Gazete şimdiye dek 2006'da gündeme gelen telefon dinleme iddialarından başıbozuk davranan tek bir muhabirinin sorumlu olduğunu, gazetede başka kimsenin bu tür bir uygulamaya karışmadığını savunuyordu.

Polisin son soruşturmasını kendi yürüttüğü araştırma ile tetiklemiş olan Guardian, polis teşkilatı başkanının da daha önce açılmış olan soruşturmalar konusunda milletvekillerini yanlış yönlendirmekle suçlandığına ve bu nedenle baskı altında olduğuna dikkat çekiyor.

Bebek düşünen herkes genetik tarama yaptırabilecek

Times, İngiltere'de bundan böyle bebek bekleyen ya da düşünen tüm çiftlerin genetik taramadan geçirilebileceğini duyuruyor.

Hükümetin genetik düzenleyici kurumunun bugünkü onayı ile, ebeveynlerin kalıtsal bir hastalığı olan bir bebeği olması olasılığı ortadan kalkabilir. İnsanda Genetik Araştırmalar Komisyonu sağlık kurumlarının bu testleri rutin olarak yapması önünde bir engel bulunmadığını belirtiyor.

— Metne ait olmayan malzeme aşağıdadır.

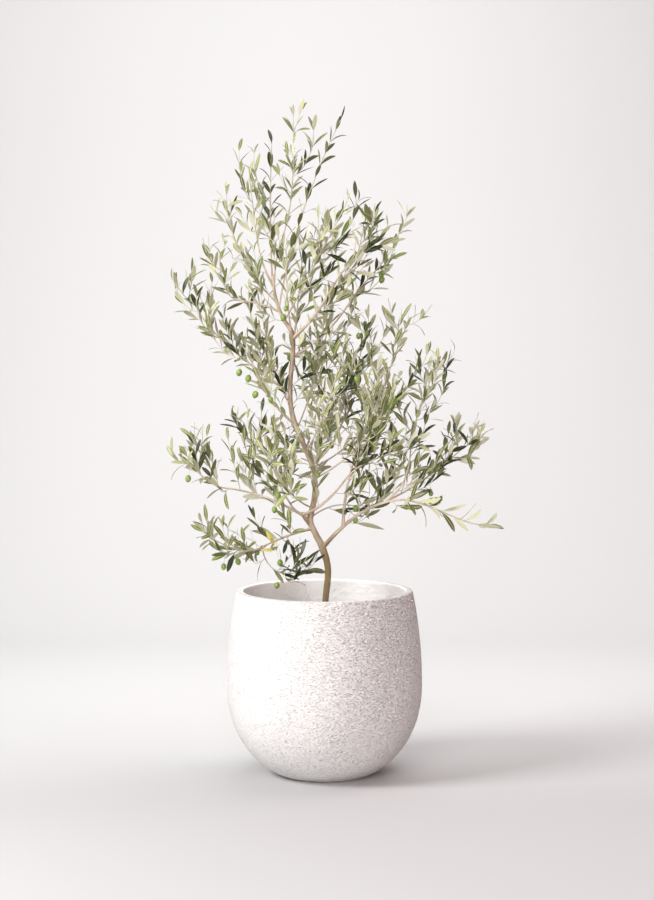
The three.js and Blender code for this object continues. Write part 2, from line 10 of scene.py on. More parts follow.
import bpy
import numpy as np
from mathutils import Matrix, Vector

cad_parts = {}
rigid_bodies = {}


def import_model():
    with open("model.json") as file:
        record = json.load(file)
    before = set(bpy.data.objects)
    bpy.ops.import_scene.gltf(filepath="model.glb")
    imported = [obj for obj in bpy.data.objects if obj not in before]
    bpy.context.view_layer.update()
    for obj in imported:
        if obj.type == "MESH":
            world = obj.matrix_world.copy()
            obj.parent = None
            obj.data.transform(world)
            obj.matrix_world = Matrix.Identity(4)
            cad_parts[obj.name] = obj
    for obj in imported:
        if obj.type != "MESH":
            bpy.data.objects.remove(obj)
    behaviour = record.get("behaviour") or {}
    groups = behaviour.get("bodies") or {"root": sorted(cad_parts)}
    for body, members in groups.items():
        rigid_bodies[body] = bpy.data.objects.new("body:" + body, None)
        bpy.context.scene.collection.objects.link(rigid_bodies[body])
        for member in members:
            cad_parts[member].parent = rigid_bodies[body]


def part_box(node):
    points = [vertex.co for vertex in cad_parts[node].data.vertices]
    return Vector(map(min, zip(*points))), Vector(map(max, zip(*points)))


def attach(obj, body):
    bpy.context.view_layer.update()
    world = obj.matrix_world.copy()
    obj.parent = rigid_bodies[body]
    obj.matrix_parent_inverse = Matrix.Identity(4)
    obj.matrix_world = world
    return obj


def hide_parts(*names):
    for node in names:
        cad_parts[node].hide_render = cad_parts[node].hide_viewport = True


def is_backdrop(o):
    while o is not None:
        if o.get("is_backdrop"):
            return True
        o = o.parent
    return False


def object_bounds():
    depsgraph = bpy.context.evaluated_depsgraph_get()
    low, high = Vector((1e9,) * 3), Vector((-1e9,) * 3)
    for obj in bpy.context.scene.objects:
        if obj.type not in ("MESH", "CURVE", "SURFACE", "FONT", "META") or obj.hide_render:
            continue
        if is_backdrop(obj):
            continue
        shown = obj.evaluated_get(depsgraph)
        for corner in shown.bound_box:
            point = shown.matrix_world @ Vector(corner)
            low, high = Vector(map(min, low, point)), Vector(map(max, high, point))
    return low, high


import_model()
cad_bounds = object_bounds()


# The planter is one thick bowl, cast in white fibre cement against coarse sand and stood on its small flat
# foot. The sand left level ridges, gaps and pits all over the outside, and the relief is deepest towards the
# right. Painted shade darkens the gaps, specks and pits, more on the right and most near the lip there. The
# lip and the inner wall were trowelled smooth, and the inner wall is painted lighter than the outside.

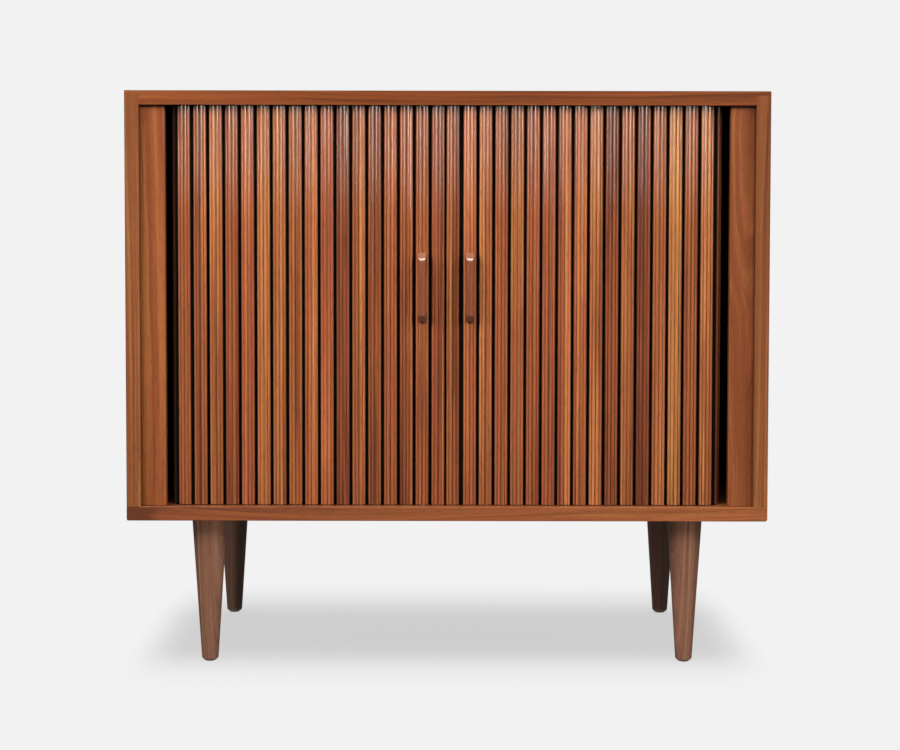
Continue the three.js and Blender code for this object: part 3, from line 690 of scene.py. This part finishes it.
def slat_mesh(name, rnd):
    hw = SLAT_W / 2
    right = [(x, -SLAT_FRONT + d_) for x, d_ in slat_face(rnd)]
    left = [(-x, -SLAT_FRONT + d_) for x, d_ in slat_face(rnd)[1:]][::-1]
    outline = left + right + [(hw, 0.2), (hw, SLAT_BACK - 0.3), (hw - 0.3, SLAT_BACK), (-hw + 0.3, SLAT_BACK), (-hw, SLAT_BACK - 0.3), (-hw, 0.2)]
    z0, z1 = INNER_LOW + SLAT_CLEAR + 0.4, INNER_HIGH - SLAT_CLEAR
    bm = bmesh.new()
    rows = [z0, z0 + 0.35] + [z0 + (z1 - z0) * k / 6 for k in range(1, 6)] + [z1 - 0.35, z1]
    rings = []
    for k, z in enumerate(rows):
        inset = 0.25 if k in (0, len(rows) - 1) else 0.0
        rings.append([bm.verts.new((x * (1 - inset / hw), y + (inset if y < -1 else 0), z)) for x, y in outline])
    n = len(outline)
    for a, b in zip(rings, rings[1:]):
        for i in range(n):
            bm.faces.new((a[i], a[(i + 1) % n], b[(i + 1) % n], b[i]))
    bm.faces.new(rings[0][::-1])
    bm.faces.new(rings[-1])
    for zz0, zz1 in ((INNER_LOW - GROOVE_DEPTH + TONGUE_FOOT, z0), (z1, INNER_HIGH - SLAT_CLEAR + TONGUE_UP)):
        w, t_ = TONGUE_W / 2, TONGUE_T / 2
        block(-w, -t_, zz0, w, t_, zz1, bm)
    # painted shade: shade marks the slat's sides and back, painted near black as the gaps' shadow; groove marks the
    # hollows between the beads, painted darker as shade
    shade, groove = bm.verts.layers.float.new("shade"), bm.verts.layers.float.new("groove")
    for v in bm.verts:
        deep = v.co.y + SLAT_FRONT
        v[shade] = min(1.0, max(0.0, (deep - 1.8) / 1.0)) if abs(v.co.x) > 7 or deep > 3 else 0.0
        v[groove] = min(1.0, max(0.0, (deep - 0.5) / 0.75)) if abs(v.co.x) < 6 else 0.0
    # faces wholly in the painted shade take the near black flank finish
    for f in bm.faces:
        f.material_index = 1 if all(v[shade] > 0.999 for v in f.verts) else 0
    return bm


def slat_place(door, i):
    u = door["lead"] - door["corner"] if i == 1 else door["past"] - (17 - i) * door["pitch"]
    p, q = on_path(door["corner"], u - TONGUE_W / 2), on_path(door["corner"], u + TONGUE_W / 2)
    return (door["side"] * (p[0] + q[0]) / 2, (p[1] + q[1]) / 2), door["side"] * math.atan2(q[1] - p[1], q[0] - p[0])


# from the photograph: which slats stand out from the rest
DARK = {"left": {17, 14, 7}, "right": {11, 13}}
DEEP = {"left": {3, 1}, "right": {6}}
GOLD = {"left": {15, 10, 11, 12}, "right": {17, 3, 14, 10, 12}}
YELLOW = {"left": set(), "right": {15}}
PINK = {"left": {8, 13}, "right": {4, 7}}

rnd, moulding = random.Random(77), random.Random(5)
# painted shade: a near black, matt finish for the slats' sides, which lie in the dark gaps
shaded_flank = wood("slat_flanks", axis="Z", seed=200, gain=0.03, rough=0.8, IOR=1.1, bump_strength=0.2)
for key, door in DOORS.items():
    for i in range(1, SLATS + 1):
        node = f"{key}_slat_{i:02d}"
        (x, y), turn = slat_place(door, i)
        ob = to_object(node + "_wood", slat_mesh(node, moulding), sharp=28, at=(x, y + Y_SHIFT, 0), turn=turn)
        shift, red, gain, low, half = rnd.uniform(-0.06, 0.06), rnd.uniform(-0.35, 0.2), rnd.uniform(1.28, 1.36), None, None
        # painted shade: the last slat, turned into the corner, is painted darker, the left one near black
        if i == SLATS:
            shift, red, gain = -0.1, 0.0, 0.28 if key == "left" else 0.7
        elif i in DARK[key]:
            shift, red, gain = -0.13, 0.1, 1.18
        elif i in DEEP[key]:
            shift, red = -0.08, 0.1
        elif i in YELLOW[key]:
            shift, red, gain = 0.32, -1.0, 1.38
        elif i in GOLD[key]:
            shift, red = 0.11 + rnd.uniform(-0.03, 0.05), -0.4
        elif i in PINK[key]:
            shift, red = -0.02, 0.1
        if (key, i) == ("right", 5):
            shift, red, low = 0.10, -0.4, (0.52, -0.12)
        if (key, i) == ("right", 8):
            half = (0.0005, 0.28)
        place(ob, node,
              [wood(f"slat_{key}_{i:02d}", axis="Z", seed=40 + i + (100 if key == "right" else 0), run=0.8,
                   heart=(rnd.uniform(-0.03, 0.03), rnd.uniform(0.03, 0.09)), spacing=rnd.uniform(0.0024, 0.0044), warp=rnd.uniform(0.002, 0.005),
                   bands=1.05, streaks=1.0, fibre=0.48, blotch=0.28, tint=(0.84, 0.94, 1.22), slope=(0.28, 0.52, 0.0), painted_top_shadow=(0.66, 0.76, -0.08), hue=0.5, shift=shift, red=red, gain=gain, low=low, half=half, rough=0.40, IOR=1.10,
                   coat=1.0, bump_strength=0.3), shaded_flank])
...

Bu testler şimdiye dek sadece ailesi ya da kökeni itibariyle yüksek risk grubunda görülenlerde yapılıyordu. Ancak döllenme öncesi yapılacak testlerin, kesinlikle zorunlu olmayacağının altı çiziliyor...

Paris'i Kuzey Denizi'ne bağlayacak mega-kanal

Independent Fransa Cumhurbaşkanı Sarkozy'nin, Kuzey Denizi'ni Paris'e getirmeye hazırlandığını yazıyor.

"Manş Tüneli'nden bu yana Batı Avrupa'daki en iddialı mühendislik projesi futbol sahası genişliğinde bir kanal inşasını öngörüyor. İlk kez 20 yıl önce gündeme gelen 4,5 milyar euro'luk proje kuzey Fransa karayollarından yarım milyon kamyonu eksiltecek, 2020'de tamamlandığında dört bin tonluk mega-mavnalar Paris'ten Almanya ve Hollanda'ya ulaşacak.

"Kanal ayrıca büyük yatların da kısa bir deniz geçişi ardından Londra'dan Paris'e gelişini sağlayacak. 45 bin kişiye istihdam sağlaması öngörülen plan Fransa'nın kuzeyindeki eski sanayi bölgelerinin canlandırılmasını da hedefliyor."